More often than not, labs used whatever interface the computer came with. SPCWAR used a set of knobs on each side of the LINC-8’s control panel to operate the horizontal and vertical movements of each spaceship. Sense switches 0 and 5 were used to fire. In the case of University of Michigan’s DDP-224, the joysticks were originally used along with a light pen to scan bubble chamber film, but had been repurposed for gameplay (Jones, 2014). The use of knobs and joysticks illustrates an important point about Spacewar! adaptations: programmers typically used whatever controls were readily available for the computer rather than built their own.

Next came Space War, programmed by Evan Suits of DEC in January 11, 1971 and published in DECUS March 22.(18) The game ran on a LAB-8 display and was programmed in PAL8. It retains hyperspace, but with a constant 3:4 chance of survival rather than the original 1:8. The ships here also have retrorockets, allowing the player to decelerate. Torpedoes cannot be fired in volleys, but only once every few seconds. The game code also has a section where programmers can load in special victory messages.

Suits graduated from the University of Michigan in 1968 (Class Notes, 1970) and would have seen Spacewar! on the PDP-1, PDP-4, or DDP-224 there. He was obviously an avid Spacewarrior, since his first comment line in the code is “Interplanetary Death and Destruction on your LAB-8,” and the game’s goal is to become “Supreme Ruler of the Universe.” The code is full of similar descriptors: when the Delta ship is destroyed, for instance, the notes state, “DRINK LEADEN DEATH, NUMBER ONE!” Ironically, Spacewar! had traveled full circle from DEC to Michigan and back.

At least one other PDP-8 version was programmed in 1974 by Doug E. Wrege and Don Harmer of D.E. Wrege & Associates, a computer software company in Atlanta, GA with ties to Georgia Tech.(19) The ships use retrorockets, but rocket exhaust is not displayed while in hyperspace. The spaceship designs were changed to the Klingon Battle Cruiser from Star Trek and the classic Flash Gordon rocket, and there are also flying saucers.

PLATO

Spacewar! found its way to the University of Illinois through PLATO, an early experiment in adapting computers to education that allowed students and faculty to both use and program interactive lessons. The game was adapted around 1969 by Richard Blomme, one of the heads of PLATO. Blomme used custom ASCII graphics to represent spaceships instead of drawn images, a common technique on PLATO. Spacewar! also made use of an innovative big board style matchmaking system, similar to those found on modern online multiplayer games. The big board displayed a list of user nicknames, allowing players to challenge anyone to a duel.

Unlike in other labs, PLATO users could spend lots of time not only playing games, but also programming new ones – provided other students weren’t doing classwork. As a result, games quickly became more sophisticated, and Spacewar! eventually lost its popularity. However, it was still requested and played sporadically until PLATO went on the ARPANET in 1974, at which time many big board style games became incompatible. To solve this problem, Silas Warner, creator of Castle Wolfenstein, programmed a networked version called Orbit War.

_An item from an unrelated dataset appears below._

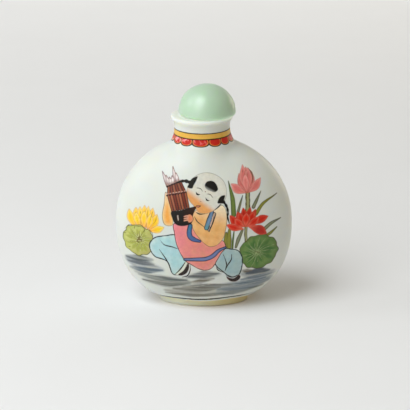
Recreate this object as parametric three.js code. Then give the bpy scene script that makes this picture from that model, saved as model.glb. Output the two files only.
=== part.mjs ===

Spacewar!‘s influence can be seen on other PLATO games, including Dogfight (1973 or 1974), a 2D airplane fighting game, and Brand Fortner’s 3D simulation Airfight (1975), which later lead to Microsoft Flight Simulator. Both demonstrated a fascination with one-on-one duels, a trend also found in arcade games such as Tank (1974). However, the greatest influence can be seen in Empire, John Daleske’s epic game of strategy and tactics. The first version, finished in May 1973, involved managing a planet’s resources. It was replaced in September by Empire Version II, which featured large battles between different spacefaring races inspired by Star Trek. Gameplay was similar to Spacewar!, with acceleration, torpedoes, and gravity mechanics, but on a larger scale with fleets of ships. Subsequent versions of Empire continued to emphasize tactical space combat, and by the early 1980s, large player communities emerged, staging mock wars between guilds. This concept of including Spacewar! style gameplay as part of a larger simulation is an enduring legacy that can arguably be traced through games like Star Control (1990).

Observations

The above examples indicate Spacewar! spread much more slowly than previously thought. Furthermore, the large, active player communities celebrated at MIT and Stanford are exceptions and should not be used as examples of every computer lab in North America. There is, however, clear evidence of Spacewar!‘s dissemination from lab to lab, as with the cases of MIT to the University of Minnesota, but notably, the game’s spread was not immediate: when Spacewarriors transferred to other labs, they first had to build the software libraries they were hired for before they could start hacking their own programs.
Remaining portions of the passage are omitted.